I once knew a painter who at the end of each day emptied his leftover paint into a big tub he had in the back of his van.  No matter the colour of paint he was using, in it went into the tub:  Post box red, canary yellow, blushing pink, emerald green, even Prussian blue.  No matter the combination, with a stir of a paddle it always turned a light battleship grey.  The painter used this leftover paint for undercoat and even top coat; when he could persuade his customer into believing that grey was the colour of sophistication and compromise.

And yet, this seems to be true of everything:  Write an article for an in-house magazine and let a few managers review it and before long you have a grey text that says nothing and bores even the most optimistic employee into a deep sleep.

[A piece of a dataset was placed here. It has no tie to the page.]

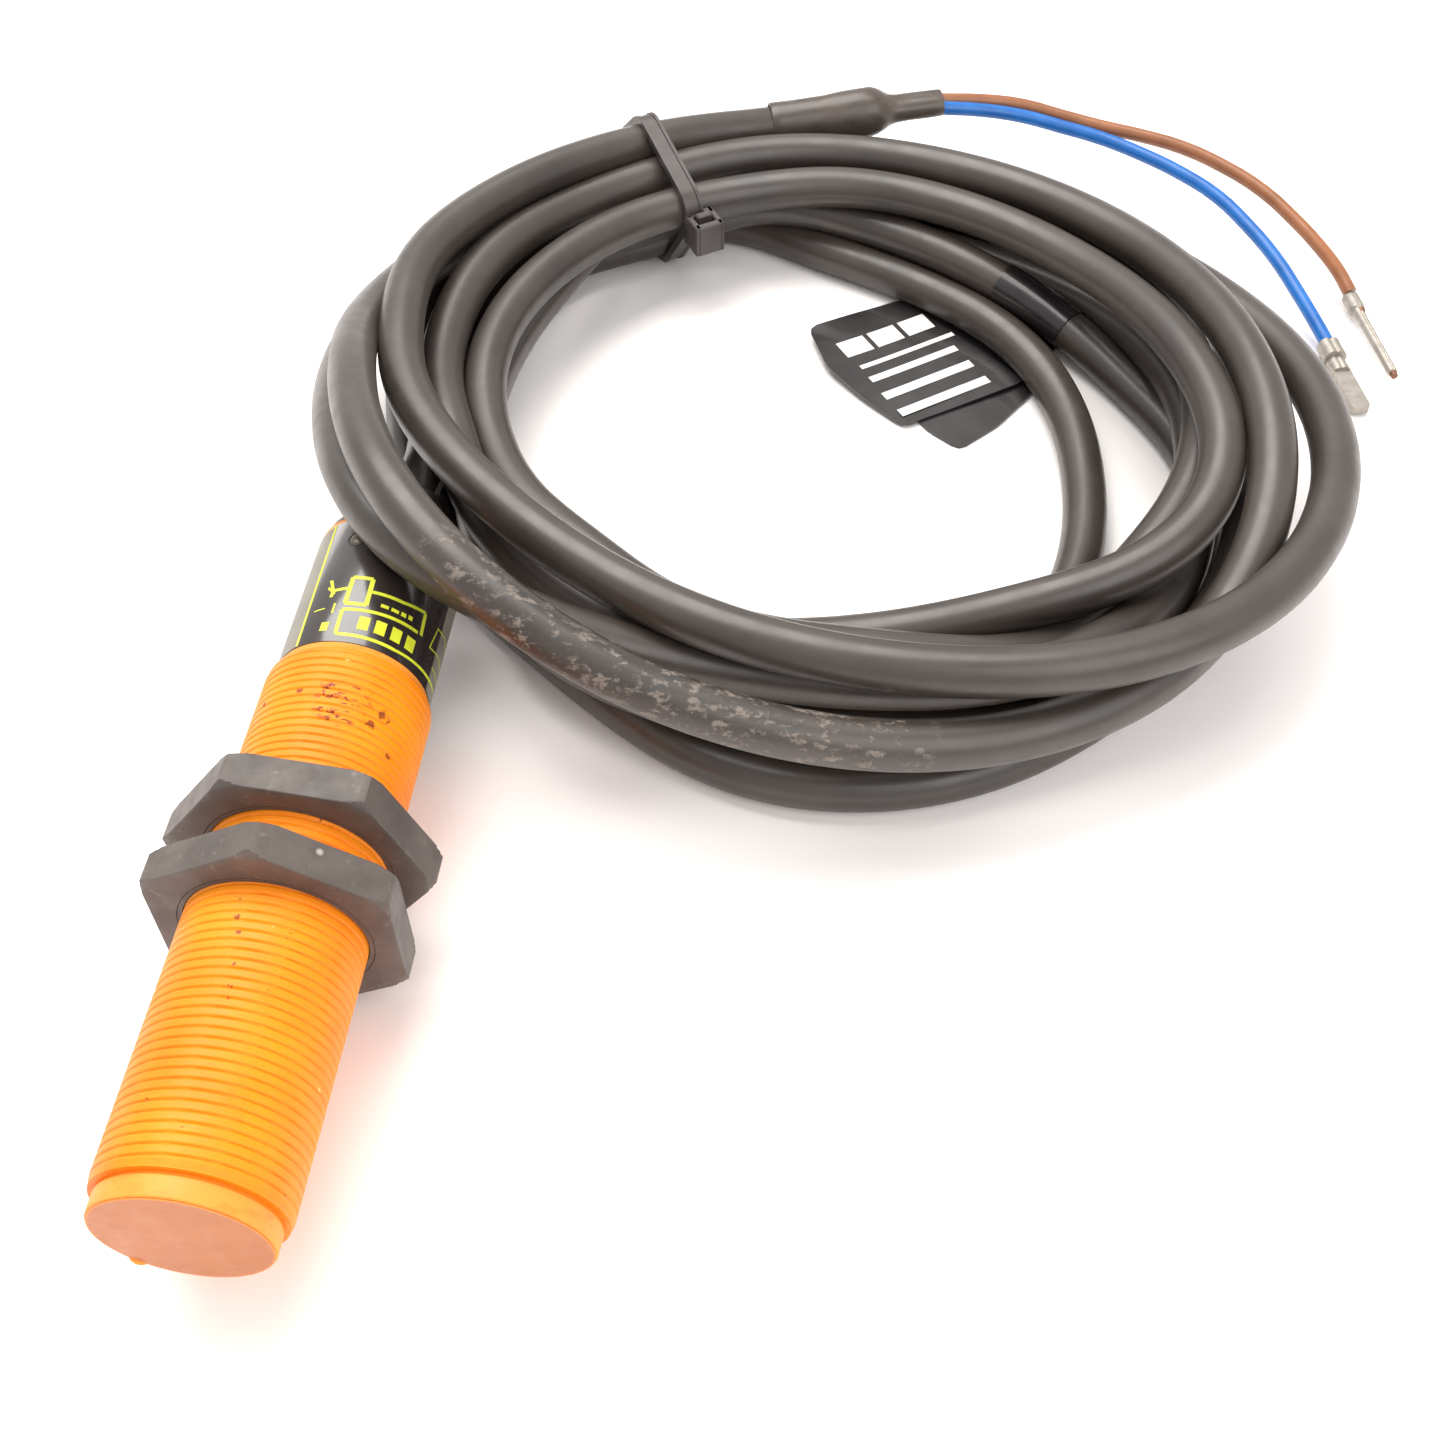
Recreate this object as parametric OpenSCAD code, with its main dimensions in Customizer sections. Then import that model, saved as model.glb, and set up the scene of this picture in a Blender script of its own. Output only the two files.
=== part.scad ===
// Cylindrical inductive proximity sensor: a threaded plastic barrel with two lock nuts, its
// internal electronics, and its cable, wound up and tied, with two crimped wire ends.
// Millimetres. The barrel's axis runs along +Y, the sensing face looks towards -Y, +Z is up.
// The origin is on the surface it lies on, beneath the middle of the sensor's own length.
// Inside the modules, s is the distance along the axis from the sensing face.

/* [Barrel] */
// Length of the sensor from its face to its rear cap
sensor_len = 82.4; // [78:0.1:90]
// Crest radius of the mounting thread, M18
thread_r = 9.0; // [8.9:0.01:9.05]
// Root radius of the mounting thread
root_r = 8.4; // [8.3:0.05:8.5]
// Pitch of the mounting thread
pitch = 1.0; // [1:0.25:1.5]
// Bore radius of the barrel
bore_r = 7.4; // [7.2:0.05:7.6]
// Radius of the smooth collar at the face
collar_r = 8.3; // [8.2:0.05:8.4]
// Radius of the barrel beneath the label
label_seat_r = 8.25; // [8.1:0.05:8.3]

/* [Lock nuts] */
// Width across the flats of the nuts
nut_af = 24; // [22:0.5:27]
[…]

In politics too, if you live in a country where everything is just perfect and you do not want anyone coming along and changing things, then be sure to have proportional representation: give everyone a say, ensure there are lots and lots of political parties and make sure everyone’s voice is heard.  In no time at all everything will turn grey.  You don’t need to worry about any ideas that people may have (especially if they are important) because they will never find a sufficient majority to come to anything.  Every idea will have to be traded in compromise; ‘if I support you on this what will you give me in return?’.  And even if the idea did eventually make it to the statute books, it will be so watered down with grey compromise that it will most likely be completely ineffective.

In the same way, please God spare us from collaborative board rooms; the debating business units, the open HR departments and the logic of the consensus of the workers councils.  When everyone’s voice is heard you end up in white noise, or dare I incorrectly say, grey noise?   However I do need a caveat here:   I am not advocating dictatorships or anarchy, far from it, but in business I do like to see distributed responsibility;  leaders that have a vision; that take decisions, that report back progress to the shareholders while delegating  action to those best placed to take it on.
So be careful of anything grey, it may look calm and hassle free and it may even replace purple in becoming the new fashionable colour in neck ties and shirts for men.  But watch out: if you start to live it; unless you live in paradise, you’ll end up bored and despondent and having to debate with everyone, just to keep things exactly how they are right now.
So be prepared to upset someone, be bold enough to execute ‘your plan’.  Be prepared to stand up and be counted for taking a decision.  The enemy of enterprise is not regulatory control, its inaction (disguised in the form of grey compromise).